While the ANZ Bank (ANZ) has joined Bendigo and Adelaide (BEN) and the Commonwealth Bank (CBA) in reporting a solid profit in its June quarter update, there was a small, but significant stig in the announcement made this morning.
The bank said in its report it made a cash profit of $5.2 billion for the nine months to June 30, up 8%.
The bank said the result reflects growth across the bank’s Australia, New Zealand and, particularly, Asian businesses.
Bu the ANZ also warned that "softness" in the third quarter to June 30, and the current quarter, would see profit growth closer to 4% in the year to September 30, which would be on the low end of its 4% to 5% target range.
So in effect it’s a mild downgrade for the full year profit figure.
The 8% rise is lower than the 11% rise (to $3.5 billion) in the cash earnings for the first half to the end of March.
The bank earned $1.73 billion in the three months to December 2013, so the latest quarter’s earnings were around $1.72 billion.
After adjusting for currency movements, cash earnings rose 6% over the nine months, the ANZ said.
ANZ 1Y – ANZ cash profit up 8%
The bank warned that third-quarter revenue trends were "a little softer" and interest margins had been squeezed slightly.
We saw something similar in the second half of the CBA’s results were revenue growth slowed sharply, impairments rose and profit growth at Bankwest, at the Institutional and the business banking divisions went backwards.
Despite the third quarter softness, the ANZ said it was on track to hit its previous guidance for revenue growth, but said it will be at the lower end of its 4% to 5% annual target range.
Chief executive Mike Smith said the bank was performing well, but also conceded sections of the Australian economy were "softer than expected."
"ANZ has continued to perform well with strong results in Asia and consistent performances in both New Zealand and Australia despite parts of the Australian economy being a little slower than expected," he said in a statement.

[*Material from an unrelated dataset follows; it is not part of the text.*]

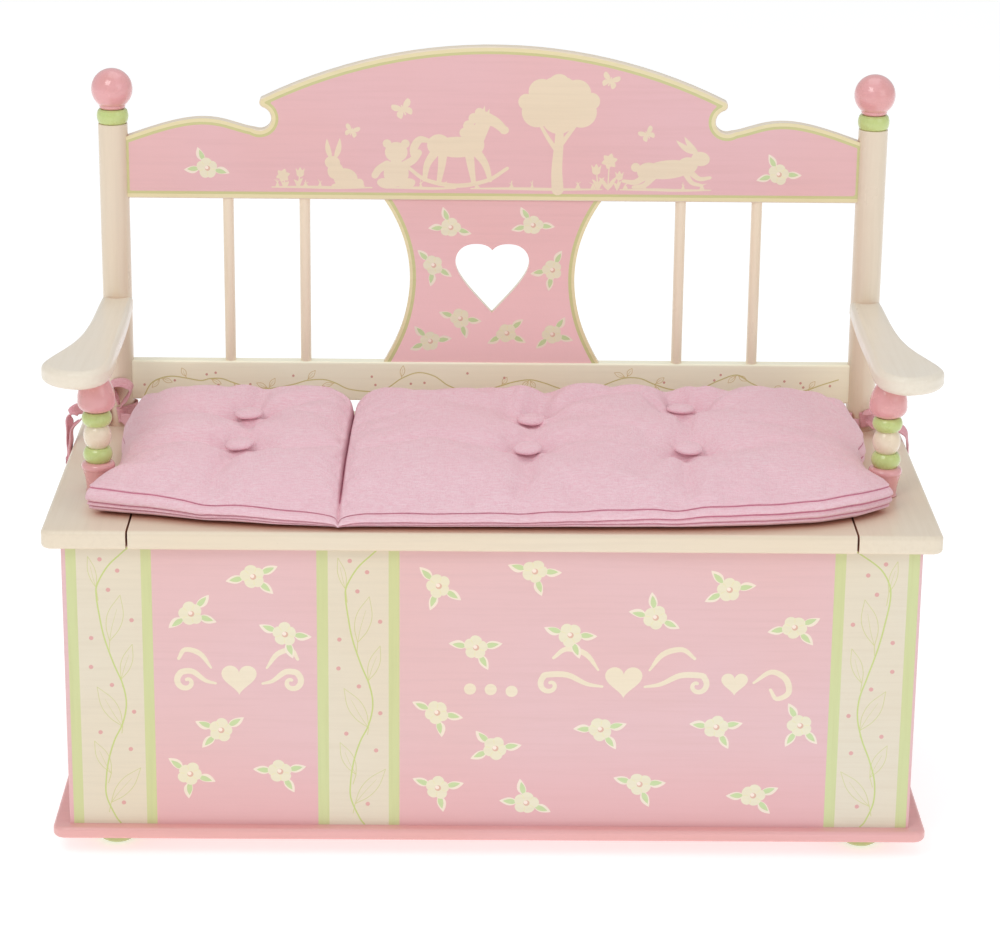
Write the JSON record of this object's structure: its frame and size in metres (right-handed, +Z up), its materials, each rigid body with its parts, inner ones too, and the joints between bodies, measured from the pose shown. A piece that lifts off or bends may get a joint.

“Strong growth in Asia and in businesses linked to Asia continues to be a highlight. Our unique regional capability also helped us regain the number-one lead bank position in institutional banking in Australia and retain the number-one lead bank position in New Zealand."
The ANZ said its impairment charges in the third quarter fell to $191 million – down $120 million from the $311 million in the June quarter of last year. The Commonwealth saw a 9% rise in second half impairment charges.